PROMPT -
Each line from the one containing "# ---- checks" through the one containing "obj.data.transform(world)" must be echoed exactly, endpoints included, and every other line omitted.
** BEGIN DATA **
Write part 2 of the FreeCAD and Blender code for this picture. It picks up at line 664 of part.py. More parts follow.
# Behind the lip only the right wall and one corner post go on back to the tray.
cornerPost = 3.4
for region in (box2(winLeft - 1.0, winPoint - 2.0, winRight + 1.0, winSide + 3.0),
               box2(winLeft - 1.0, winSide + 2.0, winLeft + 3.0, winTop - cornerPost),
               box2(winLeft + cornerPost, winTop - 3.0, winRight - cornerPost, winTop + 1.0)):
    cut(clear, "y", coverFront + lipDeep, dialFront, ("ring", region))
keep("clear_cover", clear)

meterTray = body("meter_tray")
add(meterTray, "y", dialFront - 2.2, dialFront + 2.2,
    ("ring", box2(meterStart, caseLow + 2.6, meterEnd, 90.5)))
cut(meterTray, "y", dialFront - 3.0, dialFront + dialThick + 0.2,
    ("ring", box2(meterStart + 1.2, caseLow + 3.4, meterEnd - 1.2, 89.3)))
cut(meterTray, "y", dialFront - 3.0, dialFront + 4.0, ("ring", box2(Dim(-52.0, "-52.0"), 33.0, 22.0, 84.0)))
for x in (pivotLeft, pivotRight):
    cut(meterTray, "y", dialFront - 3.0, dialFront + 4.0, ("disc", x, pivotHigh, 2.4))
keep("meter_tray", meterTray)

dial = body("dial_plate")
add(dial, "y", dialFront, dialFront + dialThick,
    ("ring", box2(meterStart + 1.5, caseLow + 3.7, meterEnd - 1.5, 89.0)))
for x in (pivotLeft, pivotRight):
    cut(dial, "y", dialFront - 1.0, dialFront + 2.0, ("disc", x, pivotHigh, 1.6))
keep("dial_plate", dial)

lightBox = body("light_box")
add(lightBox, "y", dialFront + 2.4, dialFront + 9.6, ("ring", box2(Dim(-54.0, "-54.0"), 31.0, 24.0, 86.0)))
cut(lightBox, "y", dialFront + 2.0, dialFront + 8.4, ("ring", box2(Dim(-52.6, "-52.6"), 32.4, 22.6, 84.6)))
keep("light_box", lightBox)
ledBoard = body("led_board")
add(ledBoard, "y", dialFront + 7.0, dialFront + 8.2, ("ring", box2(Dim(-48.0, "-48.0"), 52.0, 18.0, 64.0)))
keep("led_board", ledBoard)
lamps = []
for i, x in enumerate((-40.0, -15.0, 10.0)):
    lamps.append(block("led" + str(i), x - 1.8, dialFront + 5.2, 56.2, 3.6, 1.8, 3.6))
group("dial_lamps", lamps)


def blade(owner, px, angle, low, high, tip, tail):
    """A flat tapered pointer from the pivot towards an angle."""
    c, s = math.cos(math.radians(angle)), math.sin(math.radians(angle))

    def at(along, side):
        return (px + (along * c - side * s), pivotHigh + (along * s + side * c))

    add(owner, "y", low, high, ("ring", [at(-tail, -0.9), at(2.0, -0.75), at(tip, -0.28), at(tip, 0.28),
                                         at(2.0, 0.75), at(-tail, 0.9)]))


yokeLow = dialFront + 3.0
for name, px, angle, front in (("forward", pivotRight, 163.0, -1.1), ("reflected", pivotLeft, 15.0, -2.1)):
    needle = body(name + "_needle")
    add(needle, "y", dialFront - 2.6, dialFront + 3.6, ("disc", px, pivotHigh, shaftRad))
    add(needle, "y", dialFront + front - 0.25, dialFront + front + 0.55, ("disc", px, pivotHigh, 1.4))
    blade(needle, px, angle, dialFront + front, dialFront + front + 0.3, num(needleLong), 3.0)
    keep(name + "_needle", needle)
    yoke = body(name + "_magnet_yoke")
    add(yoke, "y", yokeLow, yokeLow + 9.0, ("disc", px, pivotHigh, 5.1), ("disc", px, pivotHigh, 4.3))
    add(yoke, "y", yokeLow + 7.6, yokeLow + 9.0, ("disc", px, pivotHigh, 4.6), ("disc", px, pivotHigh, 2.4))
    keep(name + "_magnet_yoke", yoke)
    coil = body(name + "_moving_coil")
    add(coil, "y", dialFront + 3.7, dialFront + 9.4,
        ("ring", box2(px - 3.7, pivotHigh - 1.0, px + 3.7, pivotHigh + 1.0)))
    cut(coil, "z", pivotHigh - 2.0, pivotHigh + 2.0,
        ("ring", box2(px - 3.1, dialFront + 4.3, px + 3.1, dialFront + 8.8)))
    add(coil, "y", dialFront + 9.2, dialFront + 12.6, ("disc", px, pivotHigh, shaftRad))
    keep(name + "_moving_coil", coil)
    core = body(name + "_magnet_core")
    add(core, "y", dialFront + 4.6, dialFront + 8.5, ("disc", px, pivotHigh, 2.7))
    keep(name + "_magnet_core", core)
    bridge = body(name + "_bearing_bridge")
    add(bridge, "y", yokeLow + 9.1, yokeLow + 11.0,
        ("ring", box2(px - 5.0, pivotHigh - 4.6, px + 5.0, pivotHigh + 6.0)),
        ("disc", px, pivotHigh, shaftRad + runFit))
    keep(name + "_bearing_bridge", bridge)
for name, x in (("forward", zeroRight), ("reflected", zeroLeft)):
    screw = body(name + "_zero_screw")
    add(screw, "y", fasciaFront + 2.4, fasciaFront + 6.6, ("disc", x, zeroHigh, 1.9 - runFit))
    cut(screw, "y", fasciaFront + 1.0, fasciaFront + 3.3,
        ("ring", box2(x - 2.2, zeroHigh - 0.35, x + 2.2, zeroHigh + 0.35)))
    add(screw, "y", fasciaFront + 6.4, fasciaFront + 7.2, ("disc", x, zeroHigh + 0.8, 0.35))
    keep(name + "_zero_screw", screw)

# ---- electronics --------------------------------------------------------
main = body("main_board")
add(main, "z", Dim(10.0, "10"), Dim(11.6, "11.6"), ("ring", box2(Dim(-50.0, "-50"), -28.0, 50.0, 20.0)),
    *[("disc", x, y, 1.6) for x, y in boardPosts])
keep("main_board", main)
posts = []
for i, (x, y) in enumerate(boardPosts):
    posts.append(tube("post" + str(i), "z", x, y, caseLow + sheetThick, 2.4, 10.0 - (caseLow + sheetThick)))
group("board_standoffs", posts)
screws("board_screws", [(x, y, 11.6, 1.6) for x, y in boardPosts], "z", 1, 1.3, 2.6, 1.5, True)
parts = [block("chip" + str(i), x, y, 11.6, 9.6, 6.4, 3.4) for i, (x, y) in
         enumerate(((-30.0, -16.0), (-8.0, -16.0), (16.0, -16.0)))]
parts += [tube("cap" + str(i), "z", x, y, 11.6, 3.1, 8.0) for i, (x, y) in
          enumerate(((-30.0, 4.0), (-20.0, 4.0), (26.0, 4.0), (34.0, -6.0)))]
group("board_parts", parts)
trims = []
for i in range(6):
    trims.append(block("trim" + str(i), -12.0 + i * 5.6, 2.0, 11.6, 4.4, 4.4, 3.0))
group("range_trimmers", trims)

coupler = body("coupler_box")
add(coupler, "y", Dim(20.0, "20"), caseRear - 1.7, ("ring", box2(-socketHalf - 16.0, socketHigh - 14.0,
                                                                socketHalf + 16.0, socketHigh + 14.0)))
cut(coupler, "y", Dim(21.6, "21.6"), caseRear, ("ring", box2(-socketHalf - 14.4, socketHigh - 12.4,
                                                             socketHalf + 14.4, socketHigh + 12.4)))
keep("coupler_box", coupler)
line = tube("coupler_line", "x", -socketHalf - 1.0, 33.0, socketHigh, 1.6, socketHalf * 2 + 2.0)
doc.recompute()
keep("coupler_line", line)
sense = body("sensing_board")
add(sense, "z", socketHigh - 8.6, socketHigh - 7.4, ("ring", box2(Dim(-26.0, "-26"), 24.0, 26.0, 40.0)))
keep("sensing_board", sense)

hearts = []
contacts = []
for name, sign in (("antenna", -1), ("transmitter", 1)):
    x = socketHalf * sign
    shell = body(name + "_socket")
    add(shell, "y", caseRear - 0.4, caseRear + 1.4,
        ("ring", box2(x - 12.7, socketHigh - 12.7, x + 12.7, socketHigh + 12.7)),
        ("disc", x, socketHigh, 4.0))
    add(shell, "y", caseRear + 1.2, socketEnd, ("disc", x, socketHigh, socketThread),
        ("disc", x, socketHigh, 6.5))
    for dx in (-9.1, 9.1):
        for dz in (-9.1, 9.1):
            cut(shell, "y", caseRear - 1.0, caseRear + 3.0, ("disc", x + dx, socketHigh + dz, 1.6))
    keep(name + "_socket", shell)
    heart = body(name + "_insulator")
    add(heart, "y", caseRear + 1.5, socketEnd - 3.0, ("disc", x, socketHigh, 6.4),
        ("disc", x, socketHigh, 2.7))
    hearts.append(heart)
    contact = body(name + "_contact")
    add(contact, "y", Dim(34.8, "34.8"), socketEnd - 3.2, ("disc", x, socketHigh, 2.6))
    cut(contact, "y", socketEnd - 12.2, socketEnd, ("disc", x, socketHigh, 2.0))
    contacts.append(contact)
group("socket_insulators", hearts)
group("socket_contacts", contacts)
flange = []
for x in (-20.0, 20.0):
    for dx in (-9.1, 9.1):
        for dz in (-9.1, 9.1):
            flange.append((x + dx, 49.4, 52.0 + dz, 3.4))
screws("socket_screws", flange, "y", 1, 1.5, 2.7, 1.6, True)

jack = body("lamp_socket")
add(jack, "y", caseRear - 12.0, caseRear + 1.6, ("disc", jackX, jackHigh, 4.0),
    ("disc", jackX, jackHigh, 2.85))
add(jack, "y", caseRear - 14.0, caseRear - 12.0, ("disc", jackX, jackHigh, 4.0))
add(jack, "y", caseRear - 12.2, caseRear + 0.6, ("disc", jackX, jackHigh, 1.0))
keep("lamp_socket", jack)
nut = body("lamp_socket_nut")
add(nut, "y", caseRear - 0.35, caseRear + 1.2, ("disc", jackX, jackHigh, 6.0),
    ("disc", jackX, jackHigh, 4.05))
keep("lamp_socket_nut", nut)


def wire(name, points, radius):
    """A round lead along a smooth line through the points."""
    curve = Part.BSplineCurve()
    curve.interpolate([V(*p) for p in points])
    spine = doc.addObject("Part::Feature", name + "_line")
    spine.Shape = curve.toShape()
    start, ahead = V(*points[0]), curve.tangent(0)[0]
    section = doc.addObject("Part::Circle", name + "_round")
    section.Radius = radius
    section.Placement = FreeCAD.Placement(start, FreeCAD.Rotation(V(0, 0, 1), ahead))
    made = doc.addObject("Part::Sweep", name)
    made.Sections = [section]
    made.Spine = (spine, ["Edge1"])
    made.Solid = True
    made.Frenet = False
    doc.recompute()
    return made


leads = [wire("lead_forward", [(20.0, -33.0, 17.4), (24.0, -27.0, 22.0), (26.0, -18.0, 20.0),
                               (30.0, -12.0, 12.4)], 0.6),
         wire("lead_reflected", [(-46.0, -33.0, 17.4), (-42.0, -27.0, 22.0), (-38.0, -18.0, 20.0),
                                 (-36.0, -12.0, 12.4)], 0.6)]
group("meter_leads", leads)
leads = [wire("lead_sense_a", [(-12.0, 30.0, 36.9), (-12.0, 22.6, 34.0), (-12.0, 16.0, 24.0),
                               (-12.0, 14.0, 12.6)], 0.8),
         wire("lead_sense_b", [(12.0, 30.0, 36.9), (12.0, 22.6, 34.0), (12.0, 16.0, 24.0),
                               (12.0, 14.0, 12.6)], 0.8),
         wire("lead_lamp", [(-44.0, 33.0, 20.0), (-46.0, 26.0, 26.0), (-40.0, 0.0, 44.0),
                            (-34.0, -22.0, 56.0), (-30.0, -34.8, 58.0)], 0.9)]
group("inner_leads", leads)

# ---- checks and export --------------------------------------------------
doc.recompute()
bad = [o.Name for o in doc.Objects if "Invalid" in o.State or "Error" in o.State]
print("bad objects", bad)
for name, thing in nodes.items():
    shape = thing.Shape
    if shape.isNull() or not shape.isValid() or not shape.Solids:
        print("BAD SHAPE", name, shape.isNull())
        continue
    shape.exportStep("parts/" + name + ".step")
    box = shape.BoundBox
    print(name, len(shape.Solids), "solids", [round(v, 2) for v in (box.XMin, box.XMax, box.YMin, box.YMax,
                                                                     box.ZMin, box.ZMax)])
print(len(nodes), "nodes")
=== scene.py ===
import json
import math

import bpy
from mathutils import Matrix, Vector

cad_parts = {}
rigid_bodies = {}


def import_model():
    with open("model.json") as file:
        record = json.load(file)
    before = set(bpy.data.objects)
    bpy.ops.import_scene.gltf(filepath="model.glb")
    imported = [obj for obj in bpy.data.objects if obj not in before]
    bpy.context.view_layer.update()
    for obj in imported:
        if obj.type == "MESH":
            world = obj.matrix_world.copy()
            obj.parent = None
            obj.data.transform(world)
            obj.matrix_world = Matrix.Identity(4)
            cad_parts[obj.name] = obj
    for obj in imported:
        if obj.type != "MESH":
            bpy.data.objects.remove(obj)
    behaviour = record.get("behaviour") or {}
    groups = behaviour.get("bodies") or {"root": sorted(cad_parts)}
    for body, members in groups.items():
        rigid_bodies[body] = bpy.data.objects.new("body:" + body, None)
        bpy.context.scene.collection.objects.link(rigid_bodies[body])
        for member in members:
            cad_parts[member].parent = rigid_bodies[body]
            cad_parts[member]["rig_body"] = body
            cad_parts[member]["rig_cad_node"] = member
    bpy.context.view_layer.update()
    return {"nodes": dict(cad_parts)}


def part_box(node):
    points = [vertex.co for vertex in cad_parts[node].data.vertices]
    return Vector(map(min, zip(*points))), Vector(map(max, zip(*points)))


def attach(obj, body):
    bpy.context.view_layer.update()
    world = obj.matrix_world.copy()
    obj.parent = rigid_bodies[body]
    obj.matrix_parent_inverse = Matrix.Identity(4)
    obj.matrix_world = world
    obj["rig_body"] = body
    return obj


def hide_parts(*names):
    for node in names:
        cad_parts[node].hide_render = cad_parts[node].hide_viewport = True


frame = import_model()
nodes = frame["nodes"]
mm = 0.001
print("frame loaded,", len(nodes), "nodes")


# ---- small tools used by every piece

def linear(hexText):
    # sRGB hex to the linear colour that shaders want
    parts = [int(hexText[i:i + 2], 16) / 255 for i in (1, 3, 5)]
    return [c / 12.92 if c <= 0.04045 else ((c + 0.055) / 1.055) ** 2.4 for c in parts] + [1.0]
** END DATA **
SOLUTION FOR THIS EXERCISE -
# ---- checks and export --------------------------------------------------
doc.recompute()
bad = [o.Name for o in doc.Objects if "Invalid" in o.State or "Error" in o.State]
print("bad objects", bad)
for name, thing in nodes.items():
    shape = thing.Shape
    if shape.isNull() or not shape.isValid() or not shape.Solids:
        print("BAD SHAPE", name, shape.isNull())
        continue
    shape.exportStep("parts/" + name + ".step")
    box = shape.BoundBox
    print(name, len(shape.Solids), "solids", [round(v, 2) for v in (box.XMin, box.XMax, box.YMin, box.YMax,
                                                                     box.ZMin, box.ZMax)])
print(len(nodes), "nodes")
=== scene.py ===
import json
import math

import bpy
from mathutils import Matrix, Vector

cad_parts = {}
rigid_bodies = {}


def import_model():
    with open("model.json") as file:
        record = json.load(file)
    before = set(bpy.data.objects)
    bpy.ops.import_scene.gltf(filepath="model.glb")
    imported = [obj for obj in bpy.data.objects if obj not in before]
    bpy.context.view_layer.update()
    for obj in imported:
        if obj.type == "MESH":
            world = obj.matrix_world.copy()
            obj.parent = None
            obj.data.transform(world)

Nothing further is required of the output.